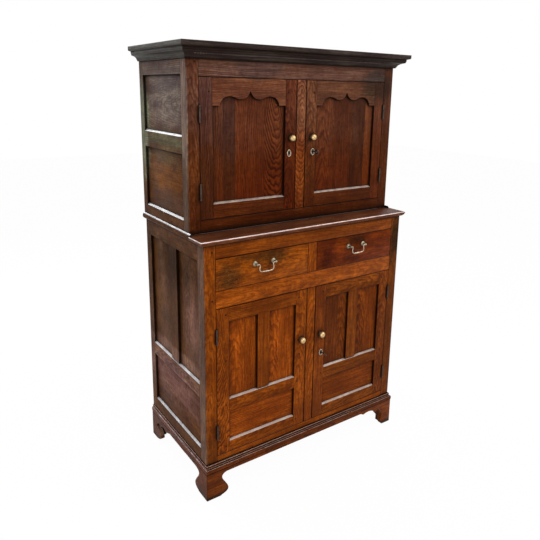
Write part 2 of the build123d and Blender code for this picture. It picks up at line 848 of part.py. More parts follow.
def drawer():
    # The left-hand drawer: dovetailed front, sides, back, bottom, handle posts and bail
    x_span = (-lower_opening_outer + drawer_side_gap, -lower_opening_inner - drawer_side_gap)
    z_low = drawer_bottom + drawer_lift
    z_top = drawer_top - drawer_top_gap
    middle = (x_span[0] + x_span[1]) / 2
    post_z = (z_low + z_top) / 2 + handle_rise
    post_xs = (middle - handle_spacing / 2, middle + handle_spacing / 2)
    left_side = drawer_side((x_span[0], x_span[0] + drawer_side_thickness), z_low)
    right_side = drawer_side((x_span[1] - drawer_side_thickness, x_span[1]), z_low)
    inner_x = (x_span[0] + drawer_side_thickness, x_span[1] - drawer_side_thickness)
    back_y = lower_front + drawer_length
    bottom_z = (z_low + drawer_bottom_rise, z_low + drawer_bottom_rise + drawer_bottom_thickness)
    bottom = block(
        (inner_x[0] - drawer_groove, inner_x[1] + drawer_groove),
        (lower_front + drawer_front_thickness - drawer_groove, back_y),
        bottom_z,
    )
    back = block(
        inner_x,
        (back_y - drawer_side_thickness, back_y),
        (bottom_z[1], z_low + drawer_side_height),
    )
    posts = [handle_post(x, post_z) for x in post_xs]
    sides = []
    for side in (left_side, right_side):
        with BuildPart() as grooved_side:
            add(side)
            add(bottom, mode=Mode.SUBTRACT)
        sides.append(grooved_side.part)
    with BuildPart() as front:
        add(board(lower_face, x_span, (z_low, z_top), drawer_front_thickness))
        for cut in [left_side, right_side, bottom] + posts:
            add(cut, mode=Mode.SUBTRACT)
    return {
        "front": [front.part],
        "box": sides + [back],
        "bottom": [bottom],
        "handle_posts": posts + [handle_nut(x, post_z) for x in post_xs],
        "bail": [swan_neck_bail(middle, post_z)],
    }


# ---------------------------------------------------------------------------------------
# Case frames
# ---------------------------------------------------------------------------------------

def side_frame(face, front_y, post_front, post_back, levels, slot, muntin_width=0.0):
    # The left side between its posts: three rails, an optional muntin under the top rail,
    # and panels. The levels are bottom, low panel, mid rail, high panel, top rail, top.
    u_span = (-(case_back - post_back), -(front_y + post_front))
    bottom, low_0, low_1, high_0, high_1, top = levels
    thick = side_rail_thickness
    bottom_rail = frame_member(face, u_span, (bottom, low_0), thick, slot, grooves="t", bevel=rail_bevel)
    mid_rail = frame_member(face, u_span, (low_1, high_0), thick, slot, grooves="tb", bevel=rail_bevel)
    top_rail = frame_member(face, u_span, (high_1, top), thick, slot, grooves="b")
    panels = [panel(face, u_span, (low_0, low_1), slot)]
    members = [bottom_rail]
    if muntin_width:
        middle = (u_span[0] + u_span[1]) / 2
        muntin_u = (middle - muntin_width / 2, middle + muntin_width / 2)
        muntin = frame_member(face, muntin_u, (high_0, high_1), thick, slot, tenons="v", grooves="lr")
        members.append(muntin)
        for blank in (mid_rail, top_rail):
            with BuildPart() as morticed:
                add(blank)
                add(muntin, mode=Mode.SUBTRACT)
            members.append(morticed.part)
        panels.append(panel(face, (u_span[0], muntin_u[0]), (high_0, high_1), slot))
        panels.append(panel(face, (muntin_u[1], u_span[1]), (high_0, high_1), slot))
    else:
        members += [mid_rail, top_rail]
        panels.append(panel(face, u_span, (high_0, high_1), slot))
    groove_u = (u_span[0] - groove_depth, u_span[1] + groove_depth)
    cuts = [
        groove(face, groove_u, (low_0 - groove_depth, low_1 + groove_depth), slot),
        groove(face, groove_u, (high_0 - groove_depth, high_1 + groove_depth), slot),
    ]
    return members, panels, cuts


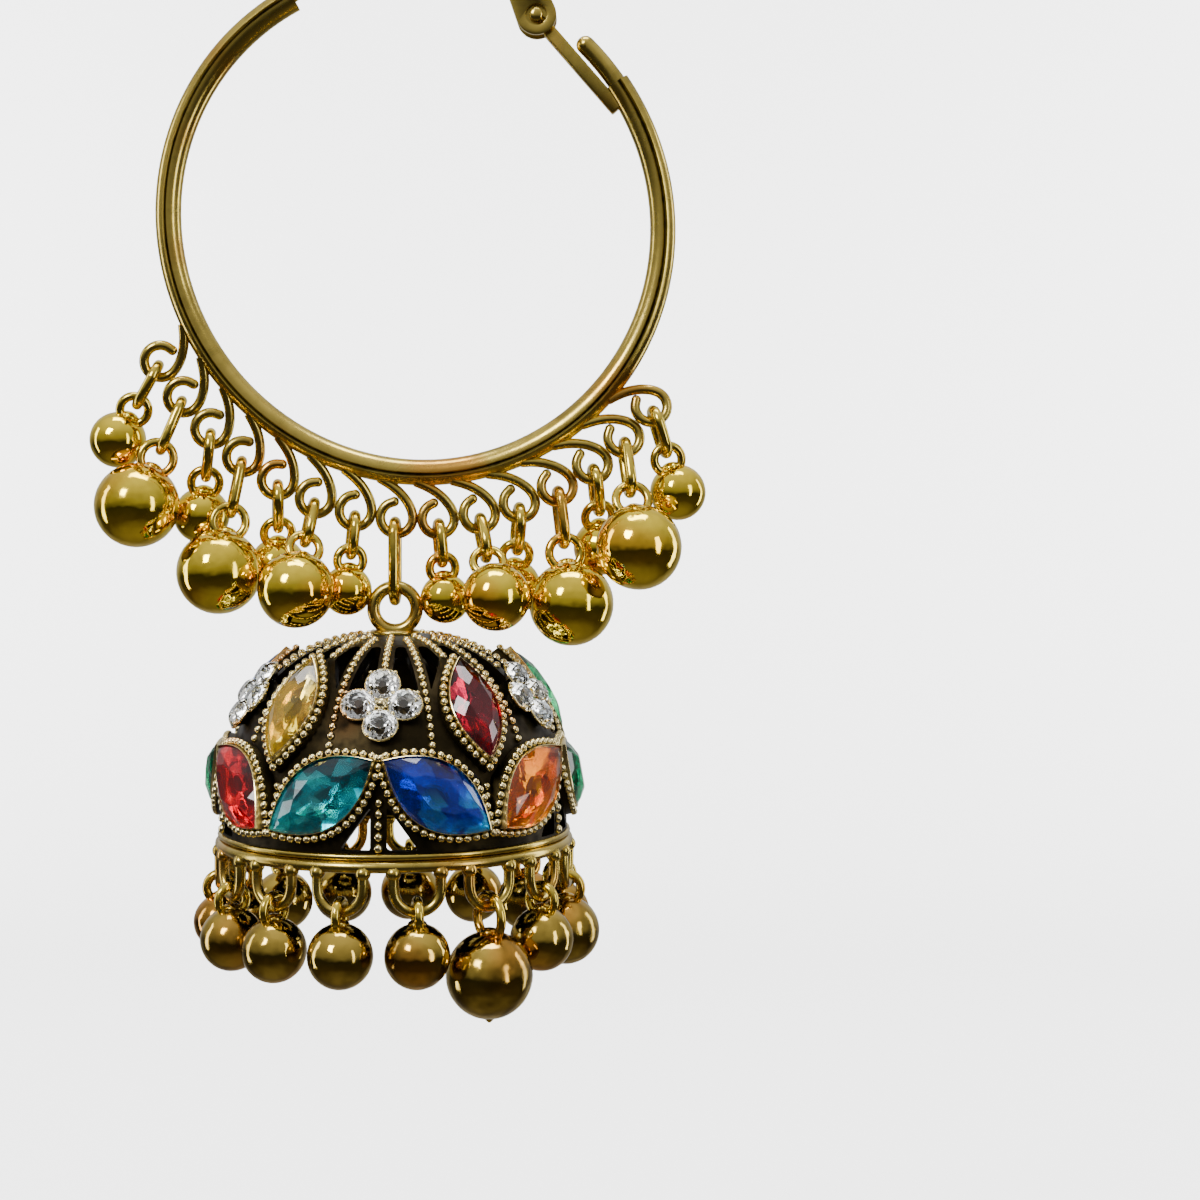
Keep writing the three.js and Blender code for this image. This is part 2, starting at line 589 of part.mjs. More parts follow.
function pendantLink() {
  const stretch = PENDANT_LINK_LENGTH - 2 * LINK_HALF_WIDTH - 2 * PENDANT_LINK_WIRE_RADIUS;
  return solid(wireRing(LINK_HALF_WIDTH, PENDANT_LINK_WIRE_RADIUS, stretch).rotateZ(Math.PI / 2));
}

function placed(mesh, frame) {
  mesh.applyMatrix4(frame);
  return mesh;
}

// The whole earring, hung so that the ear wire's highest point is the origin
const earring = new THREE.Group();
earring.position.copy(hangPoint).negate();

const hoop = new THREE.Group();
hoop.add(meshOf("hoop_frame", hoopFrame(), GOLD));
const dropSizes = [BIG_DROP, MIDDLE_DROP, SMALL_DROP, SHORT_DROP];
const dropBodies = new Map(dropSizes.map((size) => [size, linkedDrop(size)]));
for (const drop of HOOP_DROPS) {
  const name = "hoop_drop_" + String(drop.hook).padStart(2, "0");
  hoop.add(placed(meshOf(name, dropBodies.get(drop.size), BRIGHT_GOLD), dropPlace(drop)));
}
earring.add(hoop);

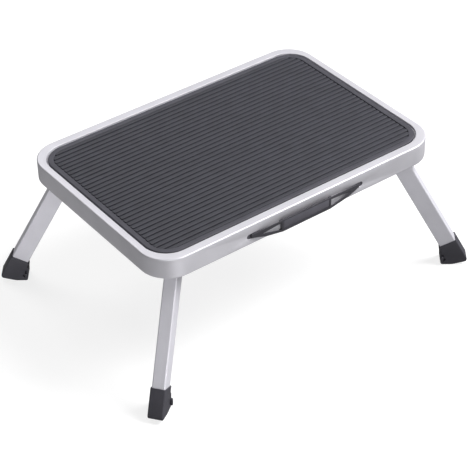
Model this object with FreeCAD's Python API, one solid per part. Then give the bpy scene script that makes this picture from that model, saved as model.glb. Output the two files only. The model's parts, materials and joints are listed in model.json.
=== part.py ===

> What the exercise asks: Give all the entries again exactly; leave none out.

> Finished exercise:
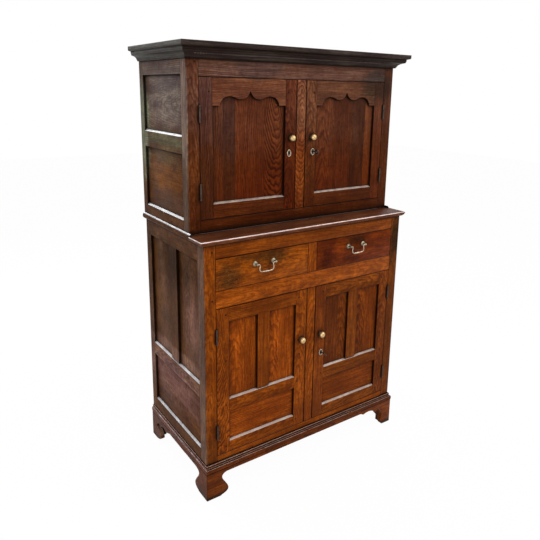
Write part 2 of the build123d and Blender code for this picture. It picks up at line 848 of part.py. More parts follow.
def drawer():
    # The left-hand drawer: dovetailed front, sides, back, bottom, handle posts and bail
    x_span = (-lower_opening_outer + drawer_side_gap, -lower_opening_inner - drawer_side_gap)
    z_low = drawer_bottom + drawer_lift
    z_top = drawer_top - drawer_top_gap
    middle = (x_span[0] + x_span[1]) / 2
    post_z = (z_low + z_top) / 2 + handle_rise
    post_xs = (middle - handle_spacing / 2, middle + handle_spacing / 2)
    left_side = drawer_side((x_span[0], x_span[0] + drawer_side_thickness), z_low)
    right_side = drawer_side((x_span[1] - drawer_side_thickness, x_span[1]), z_low)
    inner_x = (x_span[0] + drawer_side_thickness, x_span[1] - drawer_side_thickness)
    back_y = lower_front + drawer_length
    bottom_z = (z_low + drawer_bottom_rise, z_low + drawer_bottom_rise + drawer_bottom_thickness)
    bottom = block(
        (inner_x[0] - drawer_groove, inner_x[1] + drawer_groove),
        (lower_front + drawer_front_thickness - drawer_groove, back_y),
        bottom_z,
    )
    back = block(
        inner_x,
        (back_y - drawer_side_thickness, back_y),
        (bottom_z[1], z_low + drawer_side_height),
    )
    posts = [handle_post(x, post_z) for x in post_xs]
    sides = []
    for side in (left_side, right_side):
        with BuildPart() as grooved_side:
            add(side)
            add(bottom, mode=Mode.SUBTRACT)
        sides.append(grooved_side.part)
    with BuildPart() as front:
        add(board(lower_face, x_span, (z_low, z_top), drawer_front_thickness))
        for cut in [left_side, right_side, bottom] + posts:
            add(cut, mode=Mode.SUBTRACT)
    return {
        "front": [front.part],
        "box": sides + [back],
        "bottom": [bottom],
        "handle_posts": posts + [handle_nut(x, post_z) for x in post_xs],
        "bail": [swan_neck_bail(middle, post_z)],
    }


# ---------------------------------------------------------------------------------------
# Case frames
# ---------------------------------------------------------------------------------------

def side_frame(face, front_y, post_front, post_back, levels, slot, muntin_width=0.0):
    # The left side between its posts: three rails, an optional muntin under the top rail,
    # and panels. The levels are bottom, low panel, mid rail, high panel, top rail, top.
    u_span = (-(case_back - post_back), -(front_y + post_front))
    bottom, low_0, low_1, high_0, high_1, top = levels
    thick = side_rail_thickness
    bottom_rail = frame_member(face, u_span, (bottom, low_0), thick, slot, grooves="t", bevel=rail_bevel)
    mid_rail = frame_member(face, u_span, (low_1, high_0), thick, slot, grooves="tb", bevel=rail_bevel)
    top_rail = frame_member(face, u_span, (high_1, top), thick, slot, grooves="b")
    panels = [panel(face, u_span, (low_0, low_1), slot)]
    members = [bottom_rail]
    if muntin_width:
        middle = (u_span[0] + u_span[1]) / 2
        muntin_u = (middle - muntin_width / 2, middle + muntin_width / 2)
        muntin = frame_member(face, muntin_u, (high_0, high_1), thick, slot, tenons="v", grooves="lr")
        members.append(muntin)
        for blank in (mid_rail, top_rail):
            with BuildPart() as morticed:
                add(blank)
                add(muntin, mode=Mode.SUBTRACT)
            members.append(morticed.part)
        panels.append(panel(face, (u_span[0], muntin_u[0]), (high_0, high_1), slot))
        panels.append(panel(face, (muntin_u[1], u_span[1]), (high_0, high_1), slot))
    else:
        members += [mid_rail, top_rail]
        panels.append(panel(face, u_span, (high_0, high_1), slot))
    groove_u = (u_span[0] - groove_depth, u_span[1] + groove_depth)
    cuts = [
        groove(face, groove_u, (low_0 - groove_depth, low_1 + groove_depth), slot),
        groove(face, groove_u, (high_0 - groove_depth, high_1 + groove_depth), slot),
    ]
    return members, panels, cuts


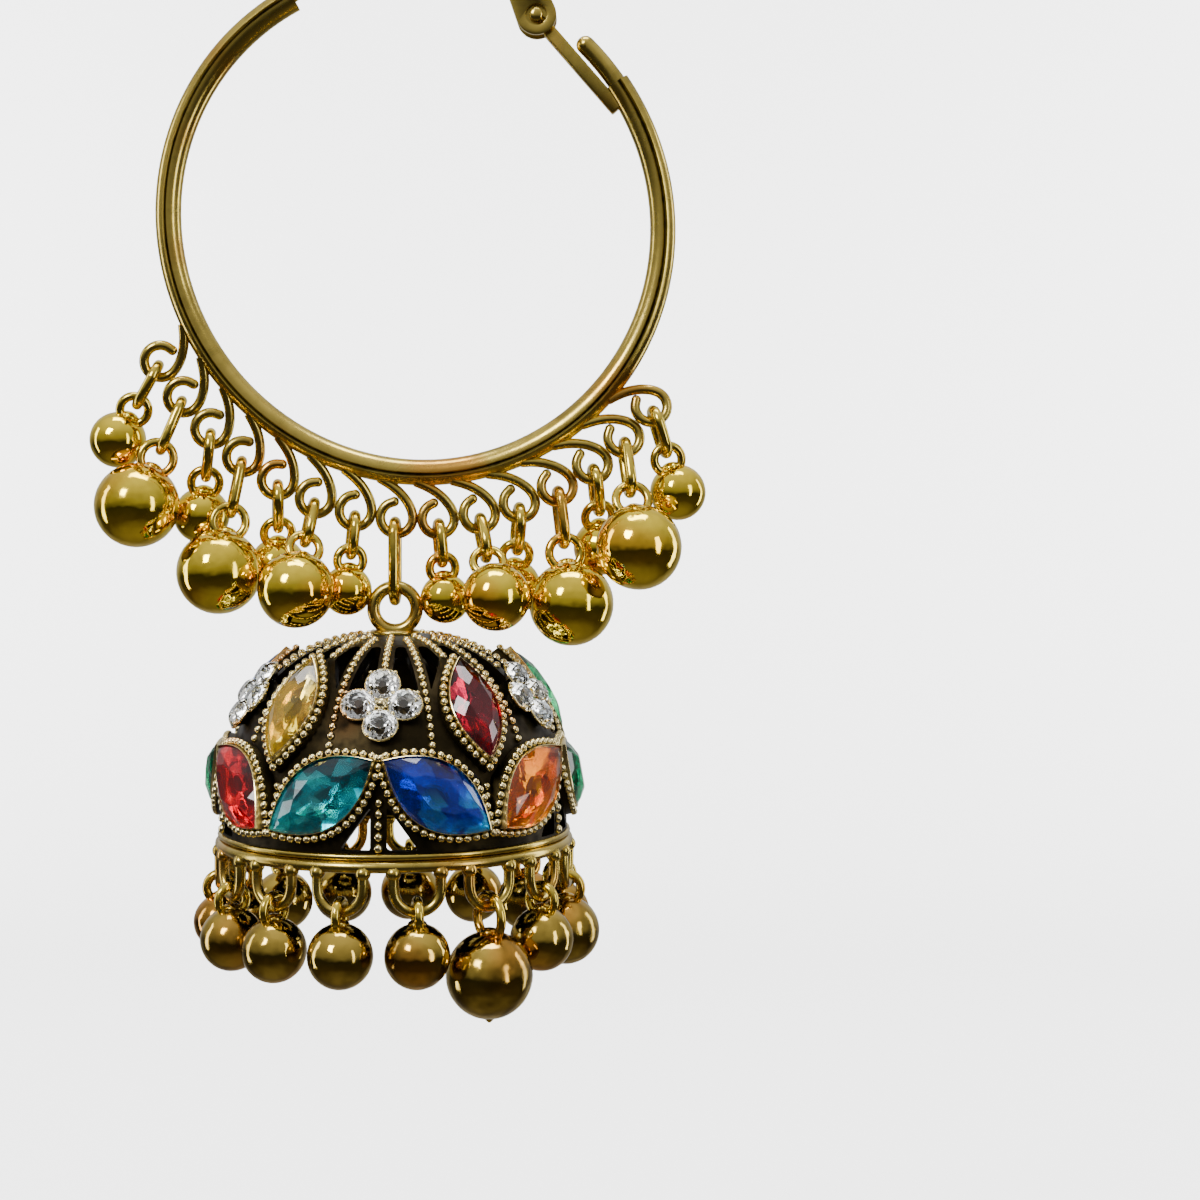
Keep writing the three.js and Blender code for this image. This is part 2, starting at line 589 of part.mjs. More parts follow.
function pendantLink() {
  const stretch = PENDANT_LINK_LENGTH - 2 * LINK_HALF_WIDTH - 2 * PENDANT_LINK_WIRE_RADIUS;
  return solid(wireRing(LINK_HALF_WIDTH, PENDANT_LINK_WIRE_RADIUS, stretch).rotateZ(Math.PI / 2));
}

function placed(mesh, frame) {
  mesh.applyMatrix4(frame);
  return mesh;
}

// The whole earring, hung so that the ear wire's highest point is the origin
const earring = new THREE.Group();
earring.position.copy(hangPoint).negate();

const hoop = new THREE.Group();
hoop.add(meshOf("hoop_frame", hoopFrame(), GOLD));
const dropSizes = [BIG_DROP, MIDDLE_DROP, SMALL_DROP, SHORT_DROP];
const dropBodies = new Map(dropSizes.map((size) => [size, linkedDrop(size)]));
for (const drop of HOOP_DROPS) {
  const name = "hoop_drop_" + String(drop.hook).padStart(2, "0");
  hoop.add(placed(meshOf(name, dropBodies.get(drop.size), BRIGHT_GOLD), dropPlace(drop)));
}
earring.add(hoop);

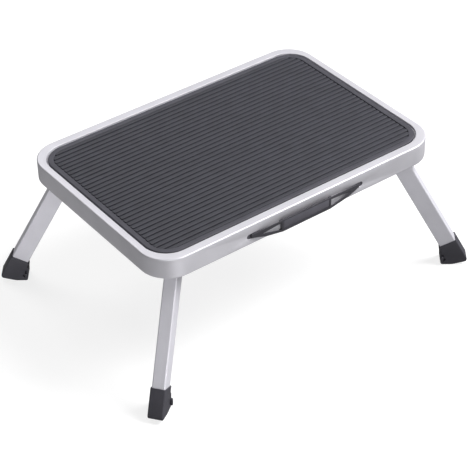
Model this object with FreeCAD's Python API, one solid per part. Then give the bpy scene script that makes this picture from that model, saved as model.glb. Output the two files only. The model's parts, materials and joints are listed in model.json.
=== part.py ===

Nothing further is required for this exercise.